Köln 75 loves jazz, but for all of the much-appreciated music cues — Neu! nestles up comfortably against Bill Evans, to name but two — it doesn’t really embody jazz. Despite the enthusiasm, both of Köln 75’s fairly discreet halves feel fundamentally safe: the movie is neatly bisected by (what else?) a Duke Ellington clip about dreams. The first half follows Vera Brandes exclusively, ambitious and scrappy and learning how to be true to herself in the shadow of her domineering father’s disapproval. The other, set after a short leap in time identified by both on-screen text and a line of dialogue directed at the audience (“It’s been a year since we’ve last seen each other”), finds Vera dashing around Köln to hit the beats laid out for her by The Köln Concert’s Wikipedia page. Both halves are winsomely slight and self-deprecating, and the actors evince a youthful revolutionary spirit on their acne-pocked faces, but like Jay Duplass before him, Fluk refuses to let his movie about improvisation do anything but pay lip service to the glory of it. In the film’s grossly generic speechifying climax, Vera berates a withdrawn, reclusive Keith Jarrett from his hotel room door. “Maybe I’m giving you an opportunity!” she shouts. “Maybe you’re afraid of truly improvising.”

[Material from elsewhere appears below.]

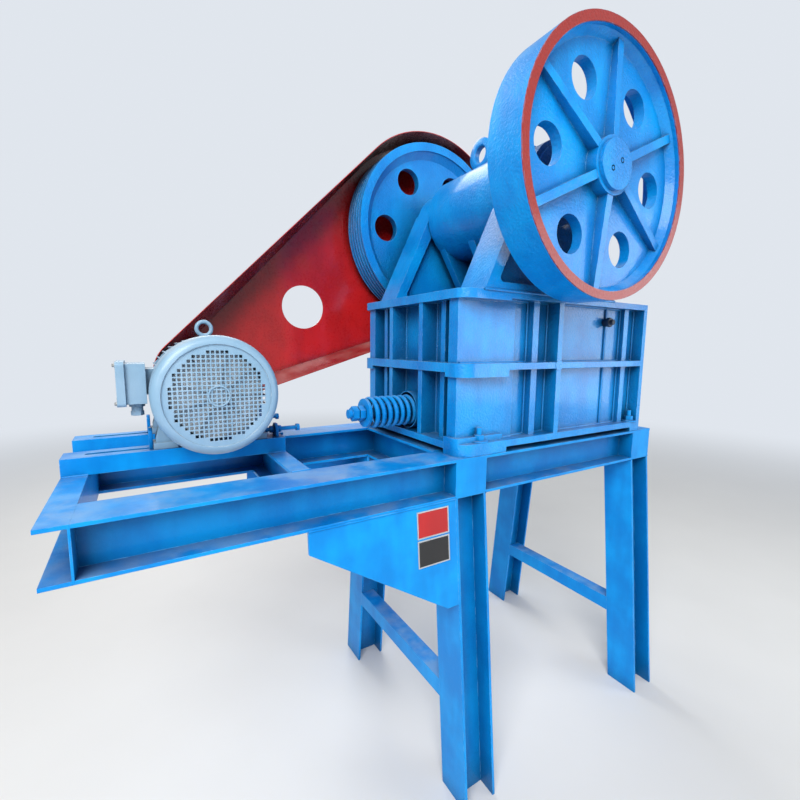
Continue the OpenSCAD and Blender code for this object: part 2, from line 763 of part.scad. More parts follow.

Yet, despite playing a lot of obvious notes, Köln 75 is much better than this month’s other offering of musical hero worship, Springsteen: Deliver Me from Nowhere. (Keith Jarrett was dropped from Columbia Records in 1972; Springsteen was signed to them the same year — make of the coincidence what you will.) It’s just as fawning, but Köln 75 earns its adulation where Springsteen does not because Vera Brandes is a believable avatar for Fluk’s worshipful approach. Brandes sees Jarrett perform, understands how beautiful the music is, and decides to hunt him down to put on a concert in Köln simply because she thinks other people should hear it — no pathology necessary. And Fluk dodges within a hair’s breadth the grotesquerie of literalizing this titan of abstract music thanks to John Magaro’s convincing Jarrett, who nails him down all the way to the little squeals Jarrett would do at the piano.

By the end of Köln 75, the uninitiated will learn more about The Köln Concert than they ever needed to: how it was performed at 11:00 PM, after an opera; how Vera Brandes procured a Grand Imperial — Jarret’s piano of choice — for him to play, but couldn’t transport it without damaging it permanently; and how physically demanding the job of solo piano improvisation was for Jarrett. Those in the know will have our senses of entitlement reified, further convinced that this album really is one of the best ever recorded. Both will learn how to properly pronounce Köln, and drive home (or walk between the living room and bedroom, such as the case may be) listening to the concert and reflecting on how cool it is they pulled this off, however unlikely. Sometimes that’s enough.

DIRECTOR: Ido Fluk;  CAST: John Magaro, Mala Emde, Michael Chernus, Alexander Scheer;  DISTRIBUTOR: Zeitgeist Films;  IN THEATERS: October 17;  RUNTIME: 1 hr. 52 min.